Burt Flickinger III, managing director, Strategic Marketing Group, New York, also noted that the stores are in good locations but said Lone Star would have to make investments in refurbishing them and in adding more store-level workers to make the chains competitive.
"This has the possibility of being one of the biggest grand slams in terms of return on capital for the investors," he said. "But if the investors cut cap-ex or cut store hours, it could be one of the biggest blow-ups in recent food-retailing history."
He suggested that Lone Star needs to invest about $100 million in capital expenditures and $250 million per year to improve store-level staffing, especially on evenings and weekends and in the perimeter service departments.
He also stressed the importance of the chains either retaining their own distribution or outsourcing to well-established wholesalers. Bi-Lo operates two full-service distribution facilities in Mauldin and Chattanooga, Tenn., while Bruno's has one warehouse in Birmingham.
As far as Ahold's remaining businesses, Flickinger said the company stands to be better positioned without Bruno's and Bi-Lo weighing it down.

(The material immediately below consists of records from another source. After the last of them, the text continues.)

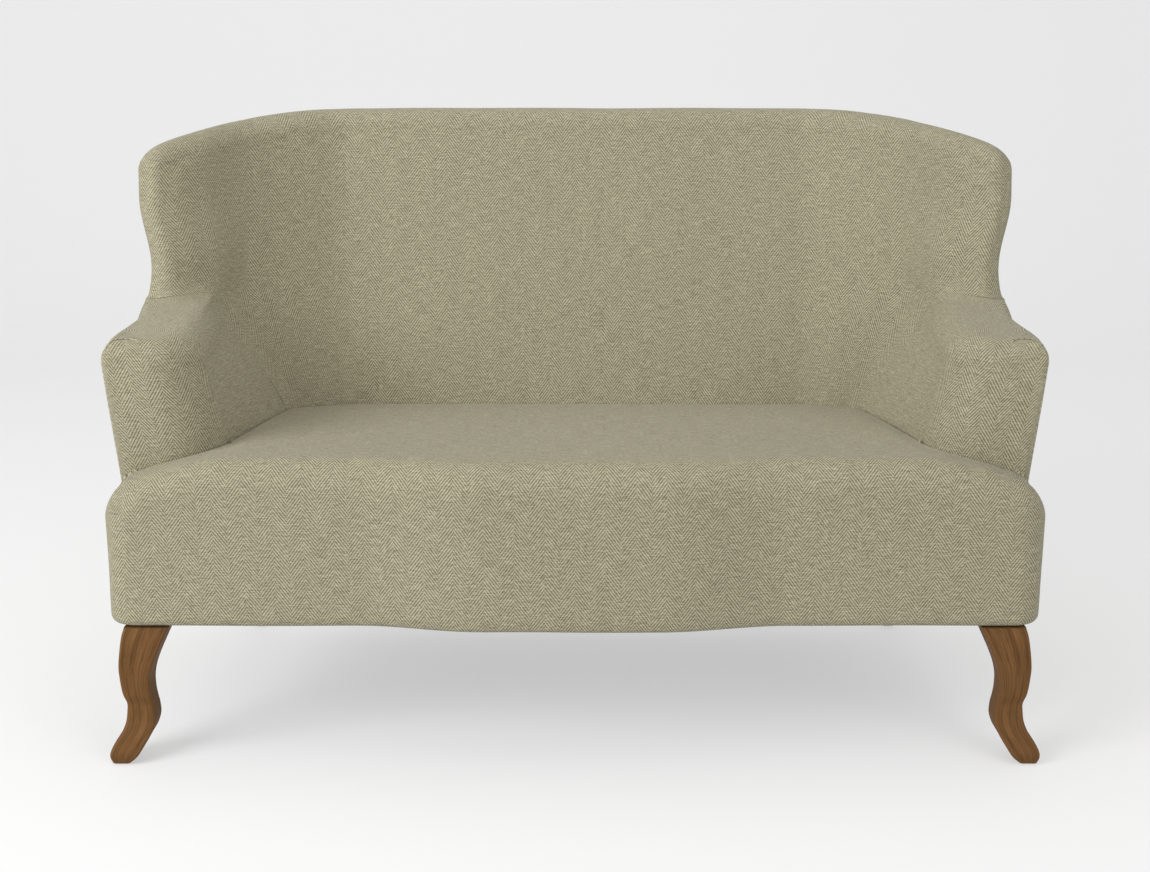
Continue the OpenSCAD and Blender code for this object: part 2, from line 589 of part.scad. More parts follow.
// Seat frame
rail_in = pad_in + border_pad_t + gap;
rail_end = 3 + acos((corner_r - rail_in - rail_t) / (corner_r - rail_in)) / 90;
rail_end_x = rim_plan(rail_end, rail_in)[0];
front_rail_rear = -seat_reach + rail_in + rail_t;
frame_in = cloth_t + rail_rise + 2 * gap;
frame_rear = rear_at(rail_low) - frame_in;
upright_front = frame_rear - upright_d;
upright_in = rear_leg_half - upright_t / 2;
upright_out = rear_leg_half + upright_t / 2;
rail_steps = 24;
module front_rail() {
  stations = mirrored(concat(below(seat_col_shares, rail_end), [rail_end]));
  front = [for (q = stations) let(p = rim_plan(abs(q), rail_in)) [q < 0 ? -p[0] : p[0], p[1]]];
  rear = [for (i = [rail_steps:-1:-rail_steps])
    let(x = rail_end_x * i / rail_steps) [x, front_y(x) + rail_in + rail_t]];
  color(frame_colour) translate([0, 0, rail_low]) linear_extrude(rail_h) polygon(concat(front, rear));
}
module rear_rail() {
  color(frame_colour) translate([gap - upright_in, frame_rear - rail_t, rail_low])
    cube([2 * (upright_in - gap), rail_t, rail_h]);
}
// Outer and inner faces of the side rail, sawn to the line of the outside cover
function side_rail_out(y) = min(side_rail_half, side_x(y, rail_low) - pad_in - gap);
function side_rail_in(y) = max(side_rail_out(y) - rail_t, upright_out + gap);
side_rail_steps = 10;
module side_rail_right() {
  y1 = front_rail_rear + gap;
  y2 = rear_at(rail_low) - rear_corner_r - 2 * gap;
  ys = [for (i = [0:side_rail_steps]) mix(y1, y2, i / side_rail_steps)];
  color(frame_colour) translate([0, 0, rail_low]) linear_extrude(rail_h)
    polygon(concat([for (y = ys) [side_rail_out(y), y]],
      [for (i = [side_rail_steps:-1:0]) [side_rail_in(ys[i]), ys[i]]]));
}
module side_rail_left() {
  left_of() side_rail_right();
}
module centre_brace() {
  y1 = front_y(0) + rail_in + rail_t + gap;
  color(frame_colour) translate([-brace_t / 2, y1, rail_low])
    cube([brace_t, frame_rear - rail_t - gap - y1, block_h]);
}
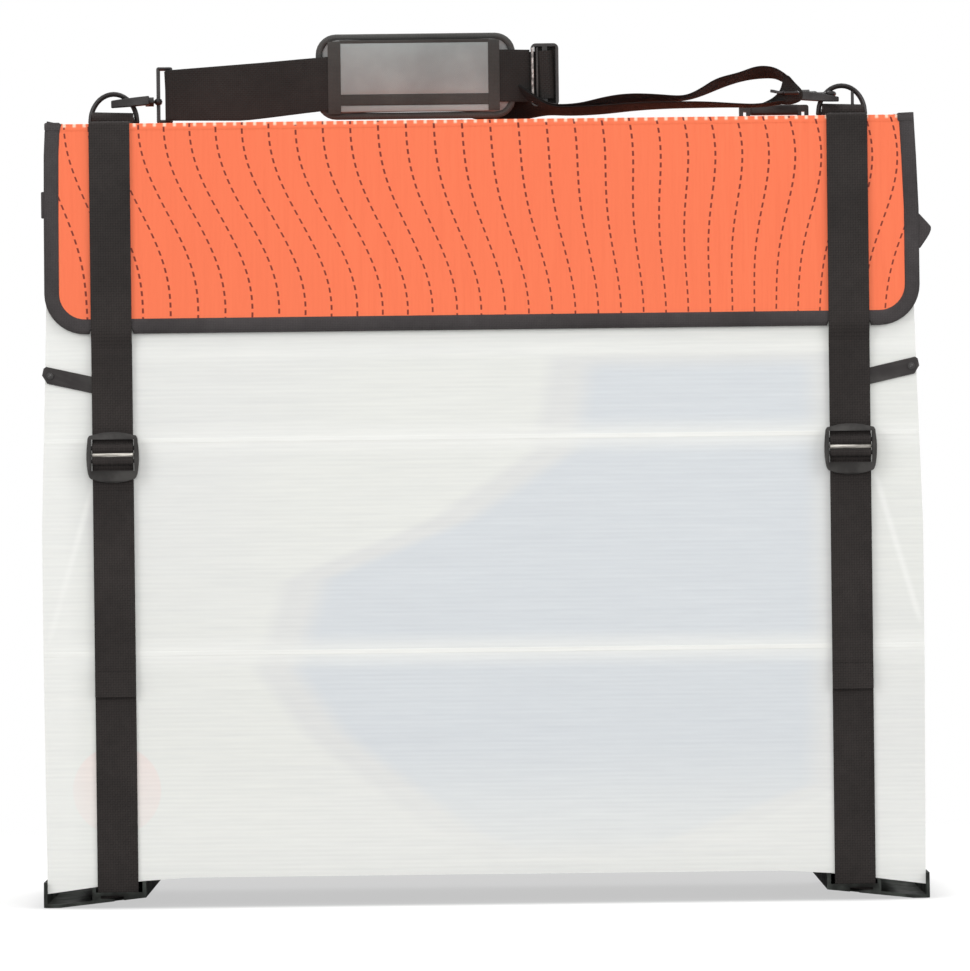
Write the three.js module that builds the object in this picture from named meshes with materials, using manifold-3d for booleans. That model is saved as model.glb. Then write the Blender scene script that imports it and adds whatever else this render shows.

"The markets were not contiguous to Ahold," he said. "Ahold's power alley of strength has always been in triangle of operations between Baltimore, Buffalo and Boston, and by focusing on that triangle, and making an effort to sell those convenience stores, Ahold has an opportunity to profitably build sales, particularly as they go against operators like [Montvale, N.J.-based] A&P that continue to struggle."